В главе 2 советская кинофантастика осмысляется в свете космического утопизма и таких понятий, как утопический импульс, утопическая мечта и утопия как гипотетически наличное. Далее мы критически рассмотрим самих насельников советских вымышленных космических социумов, начав разбор со знаменитой «Аэлиты» Я. Протазанова – «первого советского научно-фантастического блокбастера». Пользуясь превосходной аналитикой таких ученых, как И. Кристи и Э. Дж. Хортон [Christie 2005; Horton 2000], я показываю, что «Аэлиту» – историю о восстании рабочих Марса, подавленном марсианской королевой Аэлитой, – необходимо рассматривать в контексте дальнейшего развития жанра в рамках советского кинематографа. Прочтение «Аэлиты» в параллели с «Туманностью Андромеды», «Солярисом», «Четвертой планетой» (1995) и другими, более поздними фильмами выявляет ряд общих лейтмотивов, указывающих на то, как понималась в советской кинофантастике утопия.
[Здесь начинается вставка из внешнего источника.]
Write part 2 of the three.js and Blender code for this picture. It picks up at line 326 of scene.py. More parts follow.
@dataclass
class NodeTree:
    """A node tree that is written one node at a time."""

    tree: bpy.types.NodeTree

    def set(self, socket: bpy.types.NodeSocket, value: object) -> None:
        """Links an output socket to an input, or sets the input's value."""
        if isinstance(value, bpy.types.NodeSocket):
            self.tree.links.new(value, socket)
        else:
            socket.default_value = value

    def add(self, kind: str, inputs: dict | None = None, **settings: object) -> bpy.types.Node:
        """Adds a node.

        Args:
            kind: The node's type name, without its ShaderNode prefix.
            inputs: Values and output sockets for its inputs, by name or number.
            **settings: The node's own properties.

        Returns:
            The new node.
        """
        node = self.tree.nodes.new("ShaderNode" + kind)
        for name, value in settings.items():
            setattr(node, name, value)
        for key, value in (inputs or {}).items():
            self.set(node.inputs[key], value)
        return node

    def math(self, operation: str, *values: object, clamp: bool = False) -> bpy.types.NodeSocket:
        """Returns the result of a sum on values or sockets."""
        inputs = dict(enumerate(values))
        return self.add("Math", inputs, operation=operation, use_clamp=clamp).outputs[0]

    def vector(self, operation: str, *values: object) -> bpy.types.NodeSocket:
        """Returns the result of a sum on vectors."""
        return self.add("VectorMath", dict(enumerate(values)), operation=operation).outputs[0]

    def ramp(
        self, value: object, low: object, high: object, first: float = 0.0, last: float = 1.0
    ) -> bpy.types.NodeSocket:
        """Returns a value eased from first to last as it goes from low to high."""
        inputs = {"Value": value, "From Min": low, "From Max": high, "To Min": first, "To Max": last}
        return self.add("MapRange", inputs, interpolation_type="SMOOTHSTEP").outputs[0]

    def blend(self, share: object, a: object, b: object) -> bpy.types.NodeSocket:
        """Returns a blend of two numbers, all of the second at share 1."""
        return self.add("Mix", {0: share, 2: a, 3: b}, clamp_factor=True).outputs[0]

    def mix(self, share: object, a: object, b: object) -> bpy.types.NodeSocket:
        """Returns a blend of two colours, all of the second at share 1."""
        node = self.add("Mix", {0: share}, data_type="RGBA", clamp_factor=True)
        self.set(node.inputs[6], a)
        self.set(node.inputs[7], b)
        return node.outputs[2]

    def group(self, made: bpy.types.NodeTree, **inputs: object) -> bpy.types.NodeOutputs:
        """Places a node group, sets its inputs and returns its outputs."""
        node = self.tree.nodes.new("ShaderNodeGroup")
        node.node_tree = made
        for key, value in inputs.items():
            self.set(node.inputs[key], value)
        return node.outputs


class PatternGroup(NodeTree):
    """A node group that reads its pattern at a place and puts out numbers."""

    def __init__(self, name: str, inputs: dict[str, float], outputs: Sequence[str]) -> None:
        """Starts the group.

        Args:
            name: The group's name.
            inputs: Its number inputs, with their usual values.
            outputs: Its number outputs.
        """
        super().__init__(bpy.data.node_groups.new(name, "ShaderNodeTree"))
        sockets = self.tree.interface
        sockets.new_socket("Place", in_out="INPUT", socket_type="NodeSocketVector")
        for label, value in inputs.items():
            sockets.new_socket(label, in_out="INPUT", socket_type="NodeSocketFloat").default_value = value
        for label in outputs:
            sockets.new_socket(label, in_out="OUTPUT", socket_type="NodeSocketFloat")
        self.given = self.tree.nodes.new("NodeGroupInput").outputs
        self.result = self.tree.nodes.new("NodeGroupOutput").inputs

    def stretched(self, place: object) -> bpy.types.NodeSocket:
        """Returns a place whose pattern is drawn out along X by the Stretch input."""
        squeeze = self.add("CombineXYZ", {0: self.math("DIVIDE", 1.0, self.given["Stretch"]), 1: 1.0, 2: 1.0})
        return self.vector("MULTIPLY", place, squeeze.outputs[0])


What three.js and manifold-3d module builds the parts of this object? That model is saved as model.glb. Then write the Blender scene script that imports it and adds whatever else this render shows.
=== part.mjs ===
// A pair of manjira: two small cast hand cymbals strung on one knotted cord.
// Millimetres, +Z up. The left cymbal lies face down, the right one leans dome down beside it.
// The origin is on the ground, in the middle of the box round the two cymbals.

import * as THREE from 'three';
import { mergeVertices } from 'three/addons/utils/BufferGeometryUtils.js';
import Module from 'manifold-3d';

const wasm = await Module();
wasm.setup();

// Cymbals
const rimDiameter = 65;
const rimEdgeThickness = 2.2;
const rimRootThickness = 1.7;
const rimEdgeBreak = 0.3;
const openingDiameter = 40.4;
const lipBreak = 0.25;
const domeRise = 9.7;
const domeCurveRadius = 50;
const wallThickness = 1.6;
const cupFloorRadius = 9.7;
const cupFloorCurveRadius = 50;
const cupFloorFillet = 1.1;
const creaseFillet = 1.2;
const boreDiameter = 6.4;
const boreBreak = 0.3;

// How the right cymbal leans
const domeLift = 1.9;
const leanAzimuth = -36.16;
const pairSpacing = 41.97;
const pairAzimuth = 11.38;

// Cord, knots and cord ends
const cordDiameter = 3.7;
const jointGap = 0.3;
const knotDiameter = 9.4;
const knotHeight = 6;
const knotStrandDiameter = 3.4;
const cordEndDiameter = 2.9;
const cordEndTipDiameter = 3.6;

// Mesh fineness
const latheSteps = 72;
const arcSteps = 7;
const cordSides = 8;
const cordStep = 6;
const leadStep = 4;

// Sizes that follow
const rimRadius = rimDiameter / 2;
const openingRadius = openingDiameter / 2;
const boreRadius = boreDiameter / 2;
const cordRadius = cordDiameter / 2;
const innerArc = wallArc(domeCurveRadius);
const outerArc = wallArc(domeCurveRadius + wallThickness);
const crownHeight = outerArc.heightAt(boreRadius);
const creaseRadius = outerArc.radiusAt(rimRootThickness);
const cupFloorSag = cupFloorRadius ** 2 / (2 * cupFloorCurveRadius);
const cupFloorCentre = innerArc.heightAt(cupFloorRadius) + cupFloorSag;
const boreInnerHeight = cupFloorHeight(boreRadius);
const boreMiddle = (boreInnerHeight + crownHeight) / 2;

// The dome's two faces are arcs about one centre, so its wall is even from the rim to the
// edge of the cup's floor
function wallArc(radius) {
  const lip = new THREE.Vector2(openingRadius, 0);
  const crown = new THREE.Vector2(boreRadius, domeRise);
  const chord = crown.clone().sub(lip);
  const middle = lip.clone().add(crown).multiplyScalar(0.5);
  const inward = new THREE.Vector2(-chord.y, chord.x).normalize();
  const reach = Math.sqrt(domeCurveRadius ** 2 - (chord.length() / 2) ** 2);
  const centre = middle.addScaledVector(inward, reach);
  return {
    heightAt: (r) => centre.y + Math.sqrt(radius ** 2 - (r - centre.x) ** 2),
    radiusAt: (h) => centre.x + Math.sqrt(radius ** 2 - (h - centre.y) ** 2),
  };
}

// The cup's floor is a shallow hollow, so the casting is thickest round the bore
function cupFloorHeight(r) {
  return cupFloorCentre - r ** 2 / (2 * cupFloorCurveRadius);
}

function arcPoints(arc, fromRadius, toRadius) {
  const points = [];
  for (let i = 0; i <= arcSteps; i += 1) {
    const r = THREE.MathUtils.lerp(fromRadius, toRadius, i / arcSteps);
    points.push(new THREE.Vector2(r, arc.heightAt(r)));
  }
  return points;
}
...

Диалектика утопии-антиутопии в рамках общей парадигмы утопического импульса и мечты рассматривается с особым акцентом на роли, отводимой разного рода незнакомцам, чужакам и вообще другим, включая женщин и инопланетные формы жизни. Также будет показано, как различные трактовки утопии, а равно и представления о чужих и других использовались в поддержку либо в осуждение официальной политики советского государства.